### TASK REQUIREMENTS
Select all lines in the records that include "slide".

### RECORD SET
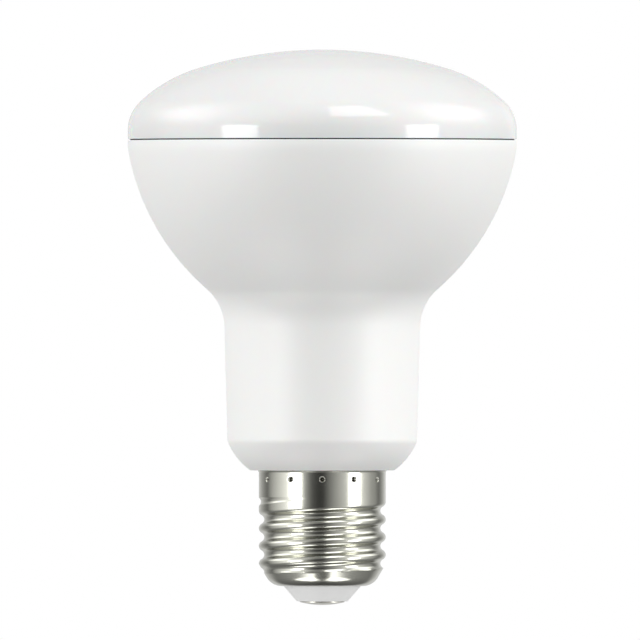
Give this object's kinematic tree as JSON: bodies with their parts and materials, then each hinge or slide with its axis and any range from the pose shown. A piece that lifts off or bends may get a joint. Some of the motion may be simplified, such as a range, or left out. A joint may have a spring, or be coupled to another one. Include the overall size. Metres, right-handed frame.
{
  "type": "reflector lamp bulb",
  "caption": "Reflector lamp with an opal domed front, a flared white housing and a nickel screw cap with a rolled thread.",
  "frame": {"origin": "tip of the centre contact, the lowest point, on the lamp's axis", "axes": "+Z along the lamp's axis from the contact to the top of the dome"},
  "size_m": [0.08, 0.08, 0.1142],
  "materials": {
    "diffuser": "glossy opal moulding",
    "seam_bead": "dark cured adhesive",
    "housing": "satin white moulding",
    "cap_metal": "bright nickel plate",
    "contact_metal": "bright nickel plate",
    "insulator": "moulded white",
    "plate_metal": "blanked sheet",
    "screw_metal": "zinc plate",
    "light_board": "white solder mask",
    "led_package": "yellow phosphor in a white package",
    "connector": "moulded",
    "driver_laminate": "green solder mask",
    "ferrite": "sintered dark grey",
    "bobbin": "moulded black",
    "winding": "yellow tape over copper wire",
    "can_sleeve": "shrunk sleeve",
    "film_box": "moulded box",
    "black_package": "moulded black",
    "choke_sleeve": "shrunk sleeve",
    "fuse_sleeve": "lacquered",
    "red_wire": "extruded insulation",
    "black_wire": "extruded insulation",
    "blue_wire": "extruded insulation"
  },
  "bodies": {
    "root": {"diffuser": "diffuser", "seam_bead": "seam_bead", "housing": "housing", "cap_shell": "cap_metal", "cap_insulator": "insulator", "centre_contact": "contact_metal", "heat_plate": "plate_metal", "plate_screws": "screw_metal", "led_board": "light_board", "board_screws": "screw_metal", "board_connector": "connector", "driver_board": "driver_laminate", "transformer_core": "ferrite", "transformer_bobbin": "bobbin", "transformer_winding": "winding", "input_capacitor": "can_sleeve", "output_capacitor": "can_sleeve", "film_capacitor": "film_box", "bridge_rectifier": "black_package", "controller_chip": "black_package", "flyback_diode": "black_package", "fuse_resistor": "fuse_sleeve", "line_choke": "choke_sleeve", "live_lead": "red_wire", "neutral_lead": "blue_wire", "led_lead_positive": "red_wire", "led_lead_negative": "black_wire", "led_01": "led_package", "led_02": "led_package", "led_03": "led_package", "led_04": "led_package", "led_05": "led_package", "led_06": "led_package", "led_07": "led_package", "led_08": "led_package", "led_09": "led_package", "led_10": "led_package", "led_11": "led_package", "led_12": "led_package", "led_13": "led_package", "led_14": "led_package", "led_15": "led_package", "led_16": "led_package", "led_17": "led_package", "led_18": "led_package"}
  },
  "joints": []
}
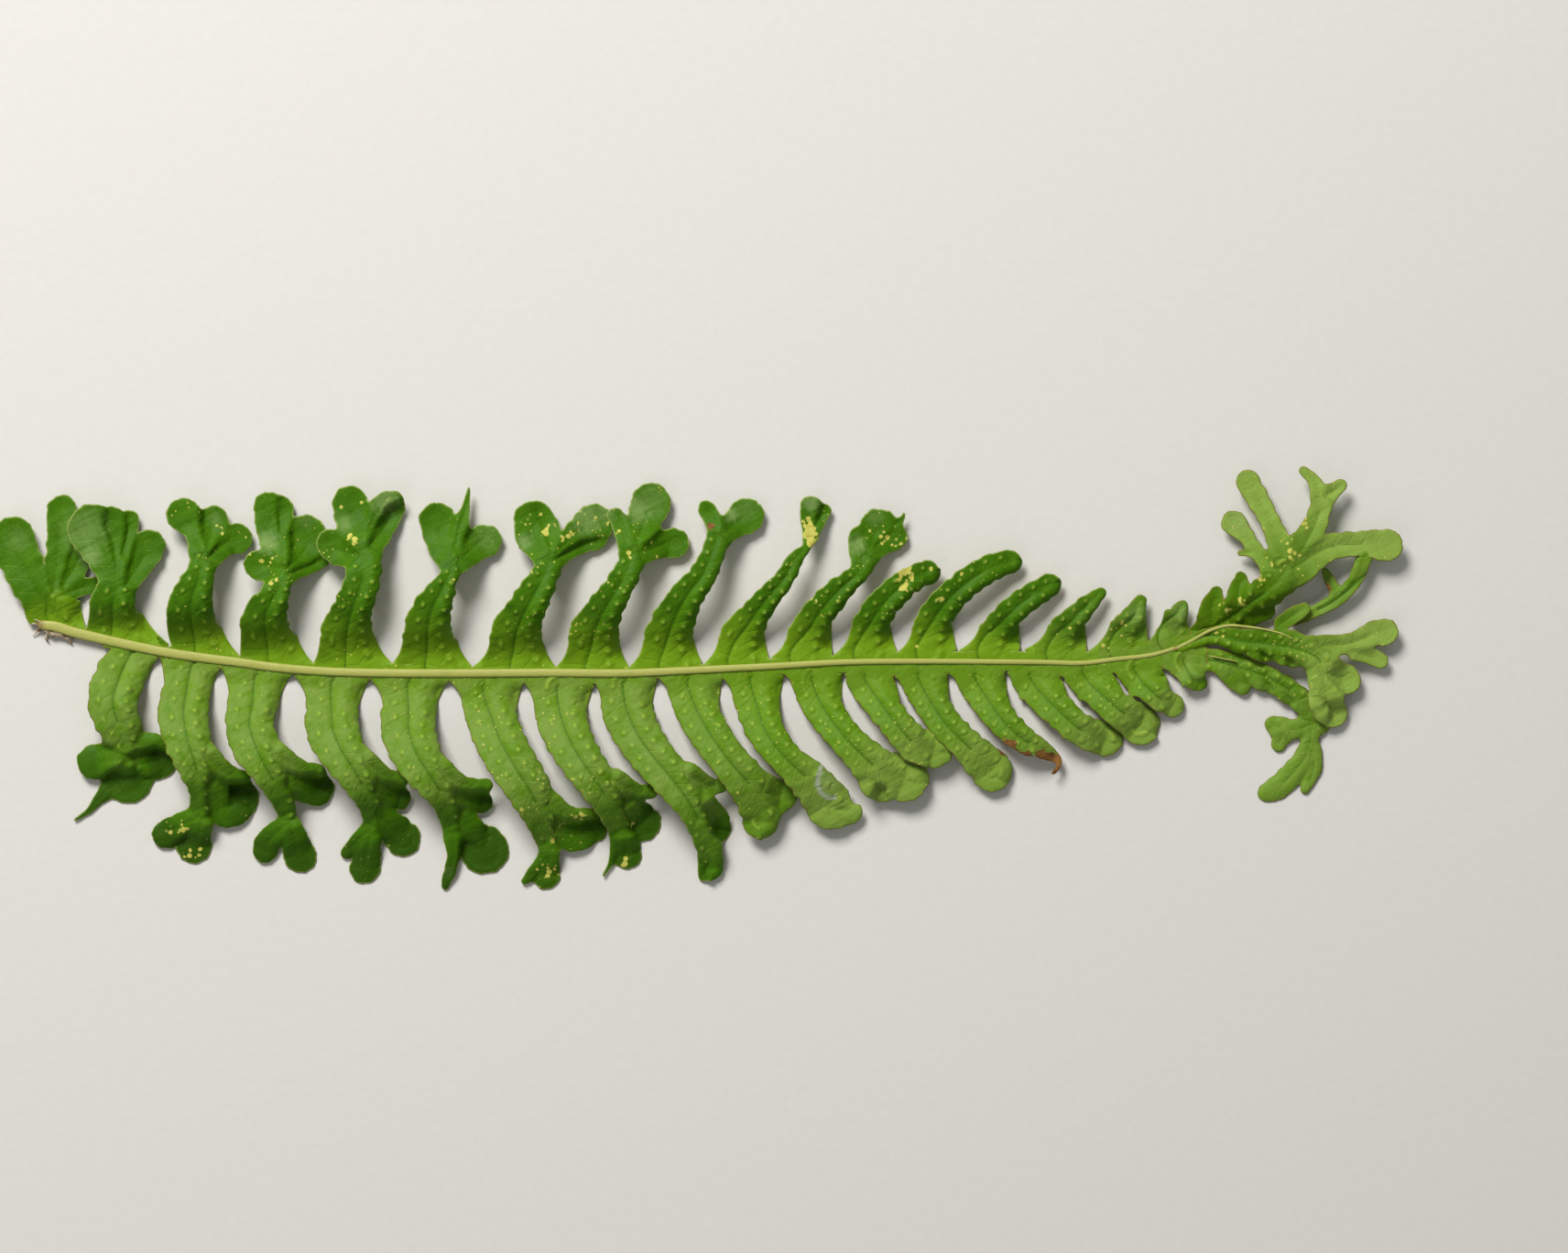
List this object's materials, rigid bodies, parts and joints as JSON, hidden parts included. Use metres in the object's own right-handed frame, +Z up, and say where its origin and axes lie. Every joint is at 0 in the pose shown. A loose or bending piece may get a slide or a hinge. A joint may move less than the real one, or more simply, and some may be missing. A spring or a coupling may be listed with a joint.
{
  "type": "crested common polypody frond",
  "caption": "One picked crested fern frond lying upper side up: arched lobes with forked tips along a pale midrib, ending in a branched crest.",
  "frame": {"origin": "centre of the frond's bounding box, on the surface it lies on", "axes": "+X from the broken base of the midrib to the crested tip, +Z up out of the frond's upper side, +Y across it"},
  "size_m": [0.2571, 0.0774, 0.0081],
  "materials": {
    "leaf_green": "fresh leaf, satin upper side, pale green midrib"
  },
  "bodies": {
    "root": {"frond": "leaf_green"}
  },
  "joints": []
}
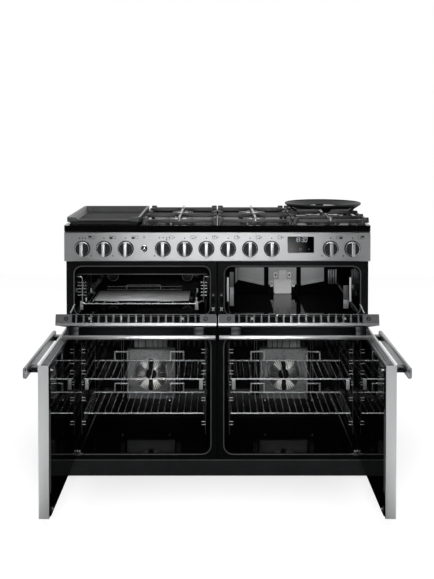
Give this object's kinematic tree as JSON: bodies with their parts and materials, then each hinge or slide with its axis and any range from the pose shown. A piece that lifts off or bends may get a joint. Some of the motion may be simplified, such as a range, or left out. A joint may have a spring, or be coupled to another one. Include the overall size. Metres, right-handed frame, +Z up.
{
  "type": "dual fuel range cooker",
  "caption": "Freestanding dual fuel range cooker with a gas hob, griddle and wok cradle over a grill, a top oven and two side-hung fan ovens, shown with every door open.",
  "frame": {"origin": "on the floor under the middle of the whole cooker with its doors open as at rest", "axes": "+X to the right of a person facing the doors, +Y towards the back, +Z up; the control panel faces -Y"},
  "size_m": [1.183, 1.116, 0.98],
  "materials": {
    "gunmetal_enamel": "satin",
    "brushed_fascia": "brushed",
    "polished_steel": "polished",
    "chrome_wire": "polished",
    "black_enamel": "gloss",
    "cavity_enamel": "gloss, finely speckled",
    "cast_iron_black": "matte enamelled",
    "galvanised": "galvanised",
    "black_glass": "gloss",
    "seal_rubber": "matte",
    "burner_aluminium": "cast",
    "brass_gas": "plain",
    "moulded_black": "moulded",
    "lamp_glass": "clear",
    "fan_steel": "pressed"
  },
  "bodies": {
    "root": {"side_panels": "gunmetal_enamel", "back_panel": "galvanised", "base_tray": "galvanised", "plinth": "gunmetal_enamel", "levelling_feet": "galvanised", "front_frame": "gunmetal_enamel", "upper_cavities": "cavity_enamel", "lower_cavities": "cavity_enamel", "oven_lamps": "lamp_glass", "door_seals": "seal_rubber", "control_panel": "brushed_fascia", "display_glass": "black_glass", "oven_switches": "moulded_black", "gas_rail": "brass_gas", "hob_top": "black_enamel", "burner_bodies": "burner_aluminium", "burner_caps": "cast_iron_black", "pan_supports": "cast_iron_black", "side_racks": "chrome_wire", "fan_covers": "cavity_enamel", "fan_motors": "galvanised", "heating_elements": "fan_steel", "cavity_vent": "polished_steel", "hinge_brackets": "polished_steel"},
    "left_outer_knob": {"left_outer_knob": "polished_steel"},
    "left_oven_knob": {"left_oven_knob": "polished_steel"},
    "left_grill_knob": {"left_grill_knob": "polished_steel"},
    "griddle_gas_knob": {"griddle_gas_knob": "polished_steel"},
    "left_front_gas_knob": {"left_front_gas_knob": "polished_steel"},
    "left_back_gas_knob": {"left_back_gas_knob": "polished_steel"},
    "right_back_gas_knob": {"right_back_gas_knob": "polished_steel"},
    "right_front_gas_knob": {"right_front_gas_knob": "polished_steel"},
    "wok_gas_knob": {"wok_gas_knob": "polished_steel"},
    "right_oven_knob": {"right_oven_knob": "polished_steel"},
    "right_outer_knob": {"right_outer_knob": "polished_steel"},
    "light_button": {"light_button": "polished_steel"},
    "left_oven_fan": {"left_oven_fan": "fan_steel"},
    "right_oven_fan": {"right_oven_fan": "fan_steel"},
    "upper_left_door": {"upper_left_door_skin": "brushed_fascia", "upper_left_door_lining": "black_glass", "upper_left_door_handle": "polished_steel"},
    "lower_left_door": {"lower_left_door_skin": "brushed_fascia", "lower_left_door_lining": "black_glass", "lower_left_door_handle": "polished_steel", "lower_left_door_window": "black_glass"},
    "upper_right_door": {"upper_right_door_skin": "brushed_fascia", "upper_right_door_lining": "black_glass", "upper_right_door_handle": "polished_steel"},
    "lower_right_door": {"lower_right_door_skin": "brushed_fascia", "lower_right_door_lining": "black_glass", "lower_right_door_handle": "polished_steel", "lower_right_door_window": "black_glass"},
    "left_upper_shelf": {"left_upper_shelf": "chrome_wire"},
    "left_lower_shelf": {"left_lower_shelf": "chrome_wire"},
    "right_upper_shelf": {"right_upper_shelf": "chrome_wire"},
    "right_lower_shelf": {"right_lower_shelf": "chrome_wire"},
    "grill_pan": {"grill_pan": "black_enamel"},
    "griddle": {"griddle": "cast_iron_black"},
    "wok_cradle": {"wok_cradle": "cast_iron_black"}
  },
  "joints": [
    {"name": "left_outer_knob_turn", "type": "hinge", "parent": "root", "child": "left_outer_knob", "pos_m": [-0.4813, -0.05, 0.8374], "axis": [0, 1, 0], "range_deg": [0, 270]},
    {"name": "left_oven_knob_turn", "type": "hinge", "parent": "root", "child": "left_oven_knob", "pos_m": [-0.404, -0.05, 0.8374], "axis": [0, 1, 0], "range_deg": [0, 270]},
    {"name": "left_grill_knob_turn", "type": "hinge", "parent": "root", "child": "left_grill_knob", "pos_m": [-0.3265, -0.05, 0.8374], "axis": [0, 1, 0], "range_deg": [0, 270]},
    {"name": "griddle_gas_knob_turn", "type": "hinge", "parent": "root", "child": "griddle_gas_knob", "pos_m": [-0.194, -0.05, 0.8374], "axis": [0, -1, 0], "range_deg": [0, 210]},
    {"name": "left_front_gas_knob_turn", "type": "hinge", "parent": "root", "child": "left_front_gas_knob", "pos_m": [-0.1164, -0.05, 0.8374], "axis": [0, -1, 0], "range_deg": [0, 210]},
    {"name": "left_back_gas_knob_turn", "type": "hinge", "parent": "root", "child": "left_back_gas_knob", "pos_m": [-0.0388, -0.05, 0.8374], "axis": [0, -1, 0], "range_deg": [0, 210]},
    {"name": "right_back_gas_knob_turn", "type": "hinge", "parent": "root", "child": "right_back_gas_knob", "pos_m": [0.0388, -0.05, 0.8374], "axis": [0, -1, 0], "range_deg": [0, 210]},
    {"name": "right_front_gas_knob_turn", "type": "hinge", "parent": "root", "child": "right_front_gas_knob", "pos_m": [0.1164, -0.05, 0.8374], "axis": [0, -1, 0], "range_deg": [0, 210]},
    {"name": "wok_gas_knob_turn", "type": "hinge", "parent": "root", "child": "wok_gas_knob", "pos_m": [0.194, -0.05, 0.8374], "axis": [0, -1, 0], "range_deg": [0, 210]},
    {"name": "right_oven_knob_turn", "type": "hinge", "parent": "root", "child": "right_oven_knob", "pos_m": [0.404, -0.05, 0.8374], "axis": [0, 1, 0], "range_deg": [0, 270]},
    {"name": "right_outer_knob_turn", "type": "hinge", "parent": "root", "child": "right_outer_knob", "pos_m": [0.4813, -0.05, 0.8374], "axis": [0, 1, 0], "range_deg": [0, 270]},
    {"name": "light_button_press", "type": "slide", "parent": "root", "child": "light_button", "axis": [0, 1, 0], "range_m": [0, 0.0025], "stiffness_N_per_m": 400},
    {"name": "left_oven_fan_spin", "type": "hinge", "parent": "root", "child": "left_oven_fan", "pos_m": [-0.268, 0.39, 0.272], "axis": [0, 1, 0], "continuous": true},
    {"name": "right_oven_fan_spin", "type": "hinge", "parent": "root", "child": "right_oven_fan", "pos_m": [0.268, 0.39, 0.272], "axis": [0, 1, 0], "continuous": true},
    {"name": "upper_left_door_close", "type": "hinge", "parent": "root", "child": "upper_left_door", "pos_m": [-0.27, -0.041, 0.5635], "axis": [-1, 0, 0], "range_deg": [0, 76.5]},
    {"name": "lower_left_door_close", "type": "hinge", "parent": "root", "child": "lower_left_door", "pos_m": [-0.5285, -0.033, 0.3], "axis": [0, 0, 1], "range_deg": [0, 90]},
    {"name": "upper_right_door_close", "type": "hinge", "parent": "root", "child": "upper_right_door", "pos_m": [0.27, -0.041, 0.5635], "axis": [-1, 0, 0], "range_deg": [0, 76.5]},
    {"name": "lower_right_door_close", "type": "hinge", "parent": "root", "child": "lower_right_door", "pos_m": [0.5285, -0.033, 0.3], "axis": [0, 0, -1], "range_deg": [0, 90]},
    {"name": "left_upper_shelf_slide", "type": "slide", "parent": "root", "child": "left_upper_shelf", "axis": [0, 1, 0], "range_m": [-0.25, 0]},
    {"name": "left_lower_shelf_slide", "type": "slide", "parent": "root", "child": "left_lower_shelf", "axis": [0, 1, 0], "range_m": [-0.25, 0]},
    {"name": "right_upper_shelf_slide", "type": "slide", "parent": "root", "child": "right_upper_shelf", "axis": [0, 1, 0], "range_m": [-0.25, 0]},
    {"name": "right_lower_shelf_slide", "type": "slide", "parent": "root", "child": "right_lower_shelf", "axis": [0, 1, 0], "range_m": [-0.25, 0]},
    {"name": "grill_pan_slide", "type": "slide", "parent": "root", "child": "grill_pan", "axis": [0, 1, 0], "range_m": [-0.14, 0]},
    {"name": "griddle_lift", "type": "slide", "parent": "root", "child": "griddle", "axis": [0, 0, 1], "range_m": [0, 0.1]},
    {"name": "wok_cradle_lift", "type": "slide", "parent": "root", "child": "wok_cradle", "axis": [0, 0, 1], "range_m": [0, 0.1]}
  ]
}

### THE OUTPUT
Give this object's kinematic tree as JSON: bodies with their parts and materials, then each hinge or slide with its axis and any range from the pose shown. A piece that lifts off or bends may get a joint. Some of the motion may be simplified, such as a range, or left out. A joint may have a spring, or be coupled to another one. Include the overall size. Metres, right-handed frame.
List this object's materials, rigid bodies, parts and joints as JSON, hidden parts included. Use metres in the object's own right-handed frame, +Z up, and say where its origin and axes lie. Every joint is at 0 in the pose shown. A loose or bending piece may get a slide or a hinge. A joint may move less than the real one, or more simply, and some may be missing. A spring or a coupling may be listed with a joint.
Give this object's kinematic tree as JSON: bodies with their parts and materials, then each hinge or slide with its axis and any range from the pose shown. A piece that lifts off or bends may get a joint. Some of the motion may be simplified, such as a range, or left out. A joint may have a spring, or be coupled to another one. Include the overall size. Metres, right-handed frame, +Z up.
    {"name": "light_button_press", "type": "slide", "parent": "root", "child": "light_button", "axis": [0, 1, 0], "range_m": [0, 0.0025], "stiffness_N_per_m": 400},
    {"name": "left_upper_shelf_slide", "type": "slide", "parent": "root", "child": "left_upper_shelf", "axis": [0, 1, 0], "range_m": [-0.25, 0]},
    {"name": "left_lower_shelf_slide", "type": "slide", "parent": "root", "child": "left_lower_shelf", "axis": [0, 1, 0], "range_m": [-0.25, 0]},
    {"name": "right_upper_shelf_slide", "type": "slide", "parent": "root", "child": "right_upper_shelf", "axis": [0, 1, 0], "range_m": [-0.25, 0]},
    {"name": "right_lower_shelf_slide", "type": "slide", "parent": "root", "child": "right_lower_shelf", "axis": [0, 1, 0], "range_m": [-0.25, 0]},
    {"name": "grill_pan_slide", "type": "slide", "parent": "root", "child": "grill_pan", "axis": [0, 1, 0], "range_m": [-0.14, 0]},
    {"name": "griddle_lift", "type": "slide", "parent": "root", "child": "griddle", "axis": [0, 0, 1], "range_m": [0, 0.1]},
    {"name": "wok_cradle_lift", "type": "slide", "parent": "root", "child": "wok_cradle", "axis": [0, 0, 1], "range_m": [0, 0.1]}